A married put is a strategy that combines owning shares and buying put options of the same share, essentially ‘marrying’ them. The way this works is that for every 100 shares of stock that a trader owns, they buy one put option. Traders sometimes do this because it allows them to own a stock and enjoy the appreciation if the shares go up in price while still hedging their position if the prices plummet. They essentially have an insurance policy, knowing that they can limit losses and sell at the strike price if the prices of the shares start dropping.

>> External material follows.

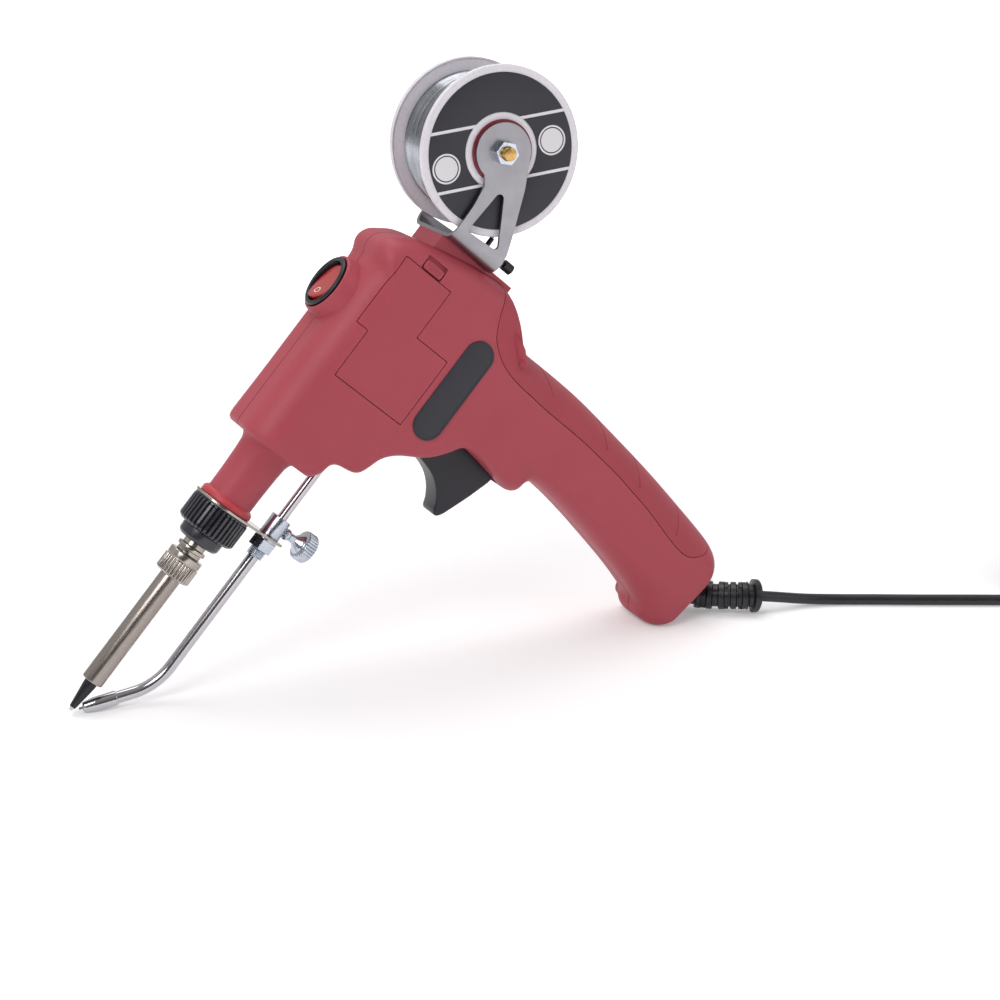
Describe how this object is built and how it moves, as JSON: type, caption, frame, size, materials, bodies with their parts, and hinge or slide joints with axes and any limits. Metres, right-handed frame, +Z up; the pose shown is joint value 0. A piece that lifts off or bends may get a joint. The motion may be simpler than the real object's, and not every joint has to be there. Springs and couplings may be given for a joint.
{
  "type": "solder feed soldering iron",
  "caption": "Pistol-shaped soldering iron that feeds solder wire from a spool on its back through a guide tube to the heated tip at the pull of its trigger.",
  "frame": {"origin": "centre of the footprint on the ground, without the cord, in the pose of the picture: standing on the nozzle and the toe of the handle", "axes": "+X from the tip towards the handle, +Y across, towards the casing half without the cover, +Z up"},
  "size_m": [0.532, 0.1107, 0.2308],
  "materials": {
    "red_case": "fine matte texture",
    "red_rubber": "soft matte",
    "black_plastic": "matte",
    "black_phenolic": "semi-gloss",
    "cord_rubber": "soft",
    "label_film": "satin film",
    "satin_steel": "satin",
    "sleeve_steel": "brushed along the turning",
    "zinc_steel": "zinc plated",
    "brass": "machined",
    "tip_plating": "dark oxidised plating",
    "spool_white": "slightly translucent",
    "solder": "bright drawn wire",
    "bush_red": "moulded",
    "rocker_red": "translucent",
    "ceramic": "ceramic",
    "wire_sleeve": "braided sleeve",
    "tie_fabric": "woven"
  },
  "bodies": {
    "body": {"left_shell": "red_case", "right_shell": "red_case", "nose_tube": "red_case", "grip_cushion": "red_rubber", "label_plate": "label_film", "case_screws": "satin_steel", "trigger_pin": "satin_steel", "return_springs": "satin_steel", "mechanism_frame": "satin_steel", "idler_pivot": "satin_steel", "wire_inlet_guide": "black_plastic", "upper_guide_tube": "satin_steel", "support_plate": "satin_steel", "clamp_block": "satin_steel", "lock_washer": "satin_steel", "guide_nut": "zinc_steel", "solder_wire": "solder", "heater_boss": "black_phenolic", "barrel_neck": "satin_steel", "barrel_sleeve": "sleeve_steel", "soldering_tip": "tip_plating", "heater_element": "ceramic", "inner_wires": "wire_sleeve", "switch_housing": "black_plastic", "spool_bracket": "satin_steel", "bracket_pad": "red_case", "bracket_screws": "black_phenolic", "spool_bolt": "brass", "spool_nut": "zinc_steel", "spool_bushes": "bush_red", "terminal_block": "ceramic", "cord_clamp": "black_plastic", "inner_cord": "cord_rubber", "strain_relief": "cord_rubber", "mains_cord": "cord_rubber", "cord_coil": "cord_rubber", "cord_tie": "tie_fabric", "mains_plug": "cord_rubber", "plug_pins": "zinc_steel"},
    "trigger": {"trigger": "black_plastic"},
    "pawl": {"pawl": "satin_steel"},
    "feed_drive": {"feed_roller": "satin_steel", "ratchet_wheel": "satin_steel", "feed_axle": "satin_steel"},
    "idler": {"idler_arm": "satin_steel", "idler_axle": "satin_steel"},
    "idler_wheel": {"idler_roller": "satin_steel"},
    "cover": {"feed_cover": "red_case"},
    "latch": {"cover_latch": "red_case"},
    "rocker": {"switch_rocker": "rocker_red"},
    "thumb_screw": {"thumb_screw": "zinc_steel"},
    "guide": {"lower_guide_tube": "satin_steel", "nozzle": "zinc_steel", "solder_end": "solder"},
    "barrel_nut": {"barrel_nut": "zinc_steel"},
    "collar": {"collar": "black_phenolic"},
    "spool": {"spool": "spool_white", "solder_core": "solder", "solder_winding": "solder", "spool_label": "label_film"}
  },
  "joints": [
    {"name": "trigger_pull", "type": "hinge", "parent": "body", "child": "trigger", "pos_m": [0.00169, 0, 0.09624], "axis": [0, -1, 0], "range_deg": [0, 15], "stiffness_Nm_per_rad": 0.4, "springref_deg": -20.05},
    {"name": "pawl_swing", "type": "hinge", "parent": "trigger", "child": "pawl", "pos_m": [0.00807, 0, 0.1066], "axis": [0, -1, 0], "range_deg": [-18, 0]},
    {"name": "spool_spin", "type": "hinge", "parent": "body", "child": "spool", "pos_m": [0.03397, 0, 0.19945], "axis": [0, 1, 0], "continuous": true},
    {"name": "feed_spin", "type": "hinge", "parent": "body", "child": "feed_drive", "pos_m": [-0.00898, 0, 0.12147], "axis": [0, 1, 0], "continuous": true},
    {"name": "idler_swing", "type": "hinge", "parent": "body", "child": "idler", "pos_m": [0.01343, 0, 0.12023], "axis": [0, -1, 0], "range_deg": [0, 7], "stiffness_Nm_per_rad": 0.12, "springref_deg": -17.19},
    {"name": "idler_spin", "type": "hinge", "parent": "idler", "child": "idler_wheel", "pos_m": [0.00097, 0, 0.11279], "axis": [0, 1, 0], "continuous": true},
    {"name": "cover_open", "type": "hinge", "parent": "body", "child": "cover", "pos_m": [-0.02939, -0.0184, 0.1215], "axis": [0.7536, 0, -0.6574], "range_deg": [0, 100]},
    {"name": "latch_slide", "type": "slide", "parent": "body", "child": "latch", "axis": [0.6574, 0, 0.7536], "range_m": [0, 0.0014], "stiffness_N_per_m": 300, "springref_m": -0.002},
    {"name": "rocker_tilt", "type": "hinge", "parent": "body", "child": "rocker", "pos_m": [-0.02842, 0, 0.15303], "axis": [0, -1, 0], "range_deg": [0, 18]},
    {"name": "thumb_turn", "type": "hinge", "parent": "body", "child": "thumb_screw", "pos_m": [-0.04151, 0, 0.05284], "axis": [0.7536, 0, -0.6574], "range_deg": [0, 360]},
    {"name": "guide_slide", "type": "slide", "parent": "body", "child": "guide", "axis": [0.6574, 0, 0.7536], "range_m": [-0.004, 0.002]},
    {"name": "nut_turn", "type": "hinge", "parent": "body", "child": "barrel_nut", "pos_m": [-0.09289, 0, 0.0487], "axis": [0.6574, 0, 0.7536], "range_deg": [0, 360]},
    {"name": "collar_turn", "type": "hinge", "parent": "body", "child": "collar", "pos_m": [-0.07962, 0, 0.06392], "axis": [0.6574, 0, 0.7536], "range_deg": [0, 360]}
  ],
  "couplings": [
    {"joint": "pawl_swing", "follows": "trigger_pull", "ratio": -1.15},
    {"joint": "feed_spin", "follows": "spool_spin", "ratio": 4.4167},
    {"joint": "idler_spin", "follows": "spool_spin", "ratio": -4.4167}
  ]
}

They also can hold on to the shares longer since they have until the expiration date to exercise their option. That means that if the market prices are volatile, they won’t feel compelled to sell shares to limit losses. They can wait until just before the expiry date to see if the shares will go back up in price before exercising their option.

Long Straddle

With this strategy, an options trader purchases a call and a put for the same stock option. The call and put options both have the same expiration date and strike price. A trader will use this type of strategy if they feel confident that the price of the stock is going to move significantly but they aren’t sure in which direction. For example, if a company is about to release an earnings report and you know that it will have a big impact on the company’s stock, you might want to use this type of strategy.

Long Strangle

This strategy is like a long straddle, but it’s cheaper since you use options that haven’t reached their value. To execute this strategy, a trader would buy a call and put option at a strike price that’s above and below the current price of the stock. For this strategy to work, the stock has to move. If you’re expecting big moves in the market prices, then the long strangle can be a better option than the long straddle because it’s cheaper to set up.

These are just a few of the top options strategies that traders use. However, there are many other options that combine calls and puts to maximize upside and minimize risk. Learning about the different options and understanding the various risks can help you determine whether you want to start trading options yourself.